Linux Development:Detecting STDOUT Escape Char Support

If you’ve spent much time in the command line, especially if you script, you will have noticed that some programs output colored output. This output, when piped to another program such as less, is no longer colored.

I personally have written quite a few scripts that have colored or styled (bold) output so the end user of my scripts has an easier time reading things. However, when I want to output to a program such as less, my output is mangled.

For example, a script like this…​

#!/usr/bin/env bash

echo -e "\e[32mINFO\e[0m  This is a useful info message."
echo -e "\e[33mWARN\e[0m  This is an ominous warning message."
echo -e "\e[31mERROR\e[0m This is a scary error message."

Outputs something like this in the terminal

INFO This is a useful info message.

WARN This is an ominous warning message.

ERROR This is a scary error message.

…​But something like this when piped to less

^[[32mINFO^[[0m  This is a useful info message.
^[[33mWARN^[[0m  This is an ominous warning message.
^[[31mERROR^[[0m This is a scary error message.

As you can see, the escape codes are sent verbatim to the program on the other side of the pipe. If it doesn’t properly render them by default (which newer versions of gnu less do now), you’ll see those escape codes on your output. This is particularly annoying in the cases of log files. The same behavior occurs also if stdout is redirected into a file.
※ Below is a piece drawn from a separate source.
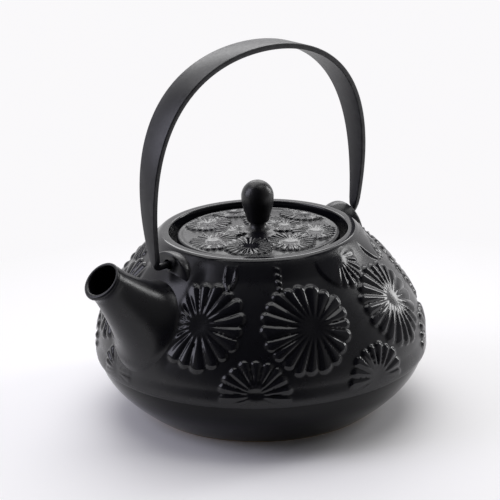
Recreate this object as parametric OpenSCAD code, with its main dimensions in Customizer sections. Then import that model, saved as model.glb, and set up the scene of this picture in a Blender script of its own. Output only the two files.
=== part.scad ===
// Squat stoneware teapot with a sunken lid, a short spout, a steel bail handle
// hooked into two lugs, and a removable steel infuser basket.
// Millimetres, +Z up, +X towards the spout, origin on the pot's axis at the foot.

/* [Pot] */
// Height of the rim above the table
pot_h = 86; // [80:1:94]
// Largest diameter of the pot
belly_d = 160; // [150:1:176]
// Height of the widest point
belly_z = 33; // [30:1:38]
// Inset of the overhanging lower edge from the widest point
ridge_in = 1; // [0.5:0.25:2]
// Overhang of that edge past the lower bowl
overhang = 1.5; // [1:0.25:2.5]
// Height of the overhanging edge
waist_z = 26.5; // [22:0.5:28]
// Diameter of the foot ring
foot_d = 111; // [100:1:120]
// Width of the foot ring
foot_w = 6; // [4:0.5:9]
// Depth of the hollow inside the foot ring
foot_recess = 2; // [1:0.25:3]
// Thickness of the wall at the belly
wall = 5; // [4:0.25:6]
// Thickness of the floor
floor_t = 4.5; // [3.5:0.25:7]
// How full the shoulder's curve is
shoulder_fullness = 1.8; // [1.6:0.05:2.1]
// How full the lower bowl's curve is
bowl_fullness = 1.7; // [1.4:0.05:2.2]
// How full the inside of the shoulder is
cavity_fullness = 3.2; // [2.8:0.1:3.6]

/* [Mouth] */
// Diameter of the mouth at the lid
mouth_d = 84.6; // [83:0.2:88]
// Rounding of the rim's outside
rim_round = 3; // [2:0.25:3.5]
// Rounding of the rim's inner edge
lip_round = 0.8; // [0.4:0.1:1.6]
// Width of the ledge that carries the infuser and the lid
ledge_w = 6; // [4.5:0.25:7]
// Thickness of the ledge
ledge_t = 3.6; // [2.5:0.1:5]

/* [Relief] */
// Height of the petals above the ground
relief_depth = 1.3; // [0.8:0.1:1.6]
// Distance of the relief above the overhanging edge
relief_low = 2; // [1:0.5:4]
// Distance of the relief below the rim
relief_top = 4; // [3:0.5:8]
// Diameter of the flowers of the middle row
flower_d = 44; // [40:1:46]
// Diameter of the flowers of the lower row
low_flower_d = 35; // [30:1:38]
// Diameter of the flowers under the rim
top_flower_d = 25; // [20:1:28]
// Petals of a flower of the middle row
petal_count = 20; // [14:1:22]
// Petals of a smaller flower
small_petal_count = 16; // [12:1:20]
// Width of a petal, as a share of its spacing
petal_share = 0.8; // [0.6:0.05:0.85]
// Diameter of a flower's sunken heart, as a share of the flower's
heart_share = 0.24; // [0.2:0.02:0.4]
// Height of the petals on the lid
lid_relief_depth = 0.8; // [0.5:0.1:1]
// Diameter of the flowers on the lid
lid_flower_d = 24.4; // [20:0.4:26]

/* [Spout] */
// Distance of the spout's opening past the widest point
spout_reach = 13; // [8:0.2:18]
// Height of the centre of the opening below the rim
tip_drop = 2.6; // [0:0.2:6]
// Rise of the spout above the horizontal, in degrees
spout_rise = 46; // [42:1:52]
// Outer diameter of the spout's lip
tip_d = 20.4; // [18:0.2:22]
// Diameter of the opening
tip_bore = 15; // [12:0.2:15.4]
// Diameter of the narrowest part, just behind the lip
spout_neck_d = 18.4; // [16.8:0.2:20]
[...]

So how do we detect that the end user has redirected output with a pipe or a redirection so we can remove the escape codes and just ouput plain text?

The Solution

Bash provides this really useful if switch, -t. From the bash man page…​

…​ -t fd True if file descriptor fd is open and refers to a terminal. …​

— Bash(1)

Let’s give this a try.

test.sh
#!/usr/bin/env bash

if [[ -t 1 ]]; then
  echo -e "\e[32mYay! Colored text is cool!\e[0m"
else
  echo -e "Boo! Plain text is lame."
fi

If we execute this with ./test.sh, we’ll see the green colored text "Yay! Colored text is cool!".

If we then execute this with ./test.sh | less, we’ll see the plain text "Boo, Plain text is lame." This also outputs plain text if you redirect the output using ./test.sh > test.out.

What -t Really Does

When I saw this functionality in bash, I immediately wanted to know how it worked. Sure, I’d read the documentation, but there’s no understanding like the understanding that comes from writing it in C yourself.

#include <stdio.h>
#include <sys/stat.h>

/**
 * Detects if the specified file descriptor is a character device, or something
 * else.
 * Useful for determiniing if colored output is supported.
 *
 * @param FILE* fd File descriptor to check
 *
 * @return int FD is char dev (1) or not (0)
 */
int ischardev(FILE* fd) {
  struct stat d;
  // stat the file descriptor
  fstat(fileno(fd), &d);

  // Check st_mode (see "man 2 stat" for more information about this)
  if(S_ISCHR(d.st_mode))
    return 1;

  return 0;
}

int main(int argc, char* argv[]) {
  if(ischardev(stdout)) {
    printf("Character dev. Colors supported\n");
  } else {
    printf("Something else. Colors not supported\n");
  }

  return 0;
}

In this code, we can see how to detect if stdout will support formatting escape characters.

In the ischardev function, we stat the stdout file descriptor and check if it is a character device (IS_CHR). Only character devices support escape character styling, so if the stdout file descriptor is anything other than a character device, it is safe to assume it does not support escape character formatting.